When I taught high school, the debate about reading requirement generally centered around whether or not students could be required to read in the summer. I have never understood who propogated the idea of summer reading as burdensome, but evidently, some parents bought into the notion.
A quick search, though, will turn up interesting lists of required reading for incoming college freshman at many of the nation's colleges and universities. The idea of using a common reading for all freshman as a transition into college academic life has become common practice, often including appearances by the author and small-group discussions headed by instrctors in a variety of disciplines. The titles may be controversial (Ann Patchett reported received death threats when her memoir Truth and Beauty was chosen at one South Carolina university), but the practice generally seems to be accepted and generally successful.
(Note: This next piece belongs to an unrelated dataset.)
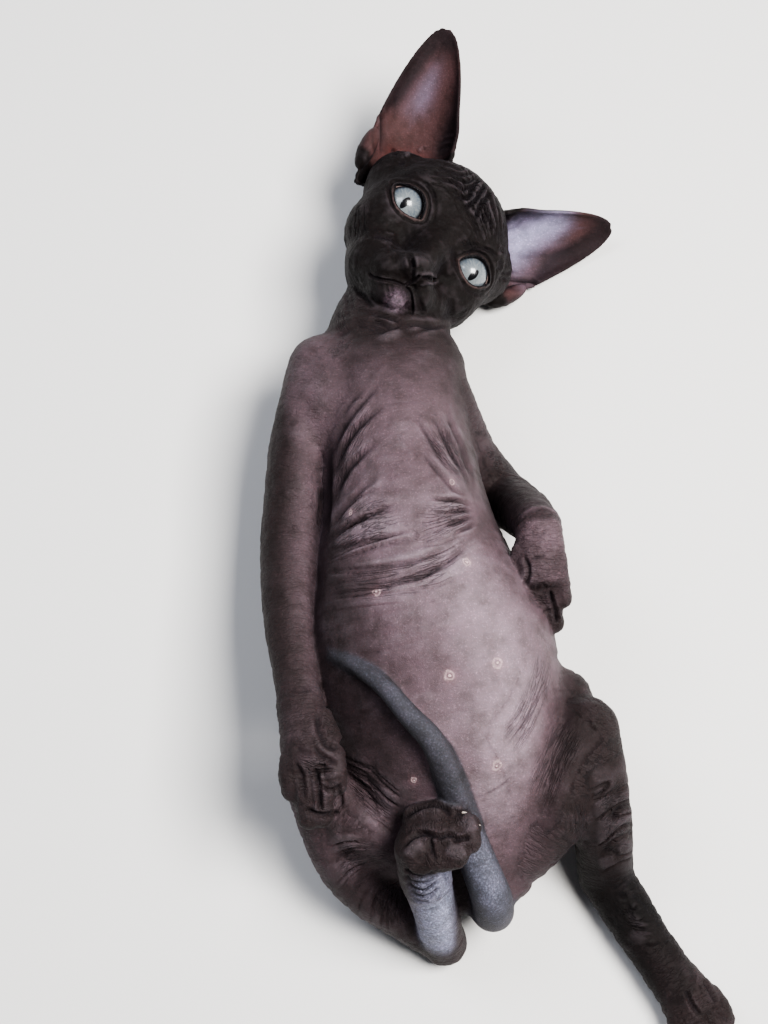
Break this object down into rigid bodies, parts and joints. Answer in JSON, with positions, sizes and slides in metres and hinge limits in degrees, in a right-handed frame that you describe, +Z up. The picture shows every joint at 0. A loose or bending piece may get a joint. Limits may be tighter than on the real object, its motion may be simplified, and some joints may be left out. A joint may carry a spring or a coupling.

At the community college where I teach, each semester a book is selected for all developmental reading and writing classes. Instructors at other levels have the option of using the book as well. Sometimes an author visit coincides (usually in the spring), but at other times, the book stands alone. Seeing students relaxing between campus, reading the assigned book, makes me smile. Sometimes I have even seen students laughing out loud as they read. I really love that.
For our fall semester this year, the department selected Tracy Kidder's Mountains Beyond Mountains, the story of Paul Farmer, a Harvard-educated doctor who has spent his life fighting disease and the other ravages of poverty, first in Haiti, then Peru, then around the world. I hadn't read any of Kidder's books before, though I have a copy of Among Schoolchildren on my shelves. Admittedly, I prefer fiction to non-fiction ninety-nine percent of the time.
I found the book on CD at the local library, so I thought that would be a great way to introduce myself to the book. The first few chapters seemed a bit slow, but when the author moved back to Farmer's childhood, I was hooked. The more I listened on my ride to and from campus, the more convicted I felt that I had a responsibility to do my part to help others in the world. The book also reinforced the idea that all people don't need to respond the same way. Some have funds to share; some have medical training. Finding one's gift and a way to share it--that's the challenge.
In the past year or two, I felt a similar response when I read Three Cups of Tea and Monique and the Mango Rains. In fact, having worked for about 18 years as a childbirth educator, I realize that I might be able to serve most capably by helping the "Clinique Monique" project. As an educator, too, I can unapologetically inspire students to read books that not only entertain them but move them toward finding ways to make the world a better place, making their own lives richer.